Franco-German fighter plan takes off

Rafale jet
Getty Images
Frances wants to replace its Rafale fighter

France and Germany have announced a €65m (£57m) contract financed equally by both countries as the first act of the joint programme to design a next-generation fighter jet.

Dassault Aviation and Airbus will build the system which is expected to be operational from 2040 with a view to replacing over time Dassault's Rafale and Germany's Eurofighters.

"This contract is entrusted to Airbus and Dassault who are the prime contractors of this ambitious system," French Armed Forces Minister Florence Parly said in a speech alongside her German counterpart Ursula von der Leyen. "This contract is the very first brick of a stupendous building."

Although the contract means work can officially begin, the value is a fraction of what will be a multi-billion-euro project.

Boeing goes supersonic

Aerion's business jet

Boeing has made what it calls a significant investment in supersonic business jet developer Aerion.

Boeing will provide engineering, manufacturing and flight testing services for Aerion's $120m (£92m) supersonic business jet, which is due to make its maiden flight in 2023.

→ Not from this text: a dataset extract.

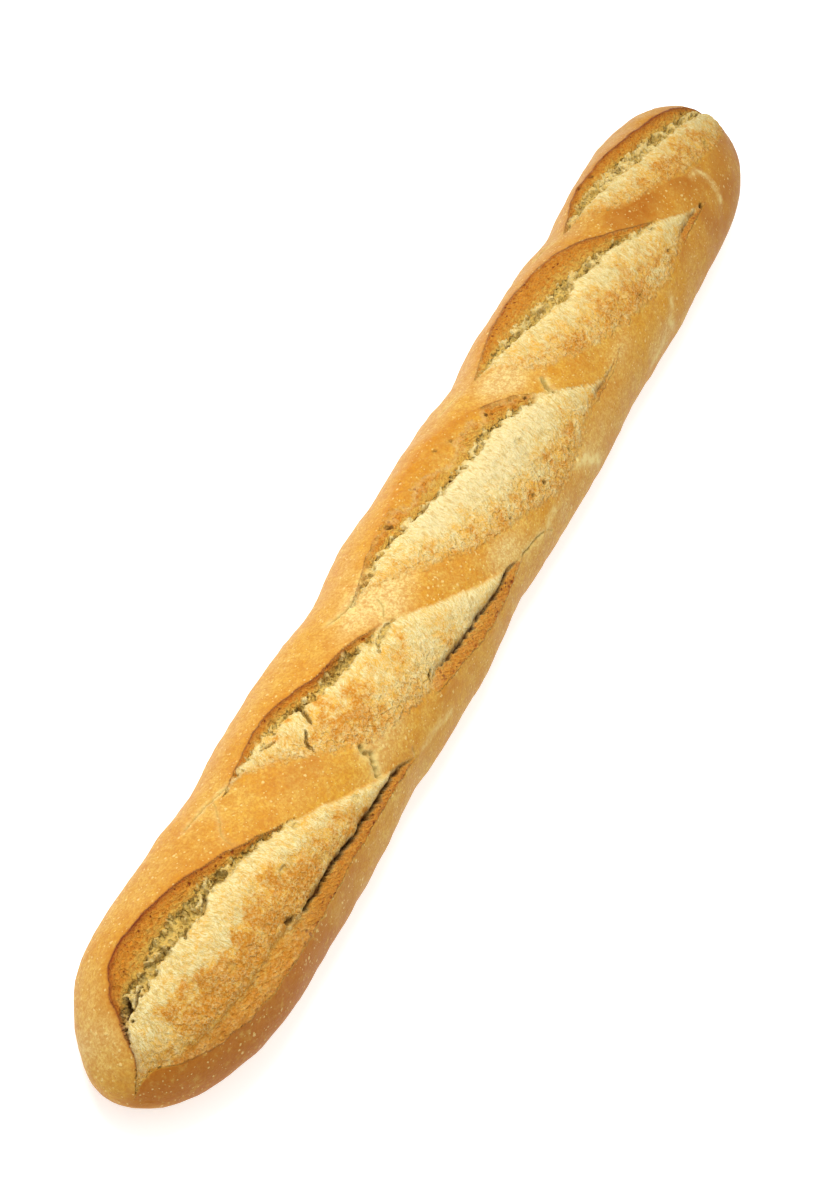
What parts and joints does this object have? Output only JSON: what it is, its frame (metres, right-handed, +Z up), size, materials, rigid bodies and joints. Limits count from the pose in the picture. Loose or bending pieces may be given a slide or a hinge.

The jet, Aerion AS2, can fly at speeds of up to Mach 1.4, or about 1,000 miles per hour, 70% faster than conventional business jets.

Investors seem to like the move by the world's biggest planemaker. Boeing shares topped $400 the first time and are currently about $407 each.

German carrier files for bankruptcy

Germania plane

Berlin-based airline Germania has filed for bankruptcy and cancelled all flights with immediate effect.

The airline, which had 37 aircraft, had flown mainly Mediterranean, North African and Middle Eastern holiday routes for German holidaymakers, and transported more than four million passengers a year.

It blamed rising fuel prices and currency headwinds, among other difficulties.

"Unfortunately, we ultimately failed to successfully complete our financing efforts to meet short-term liquidity needs," said managing director Karsten Balke.

"We very much regret that, as a consequence, we had no choice but to file for bankruptcy."

Ryanair reports third-quarter loss

Ryanair plane

No-frills airline Ryanair has reported a €20m loss for the third quarter due to weaker fares.

The airline had warned on profits just a couple of weeks ago, and the company reiterated in its latest results that it could not rule out a further downgrade.

"We do not share the recent optimistic outlook of some competitors that Summer 2019 airfares will rise," Ryanair said.

"In the absence of further EU airline failures, and because of the recent fall in oil prices (which allows loss-making unhedged competitors to survive longer), we expect excess short haul capacity to continue through 2019."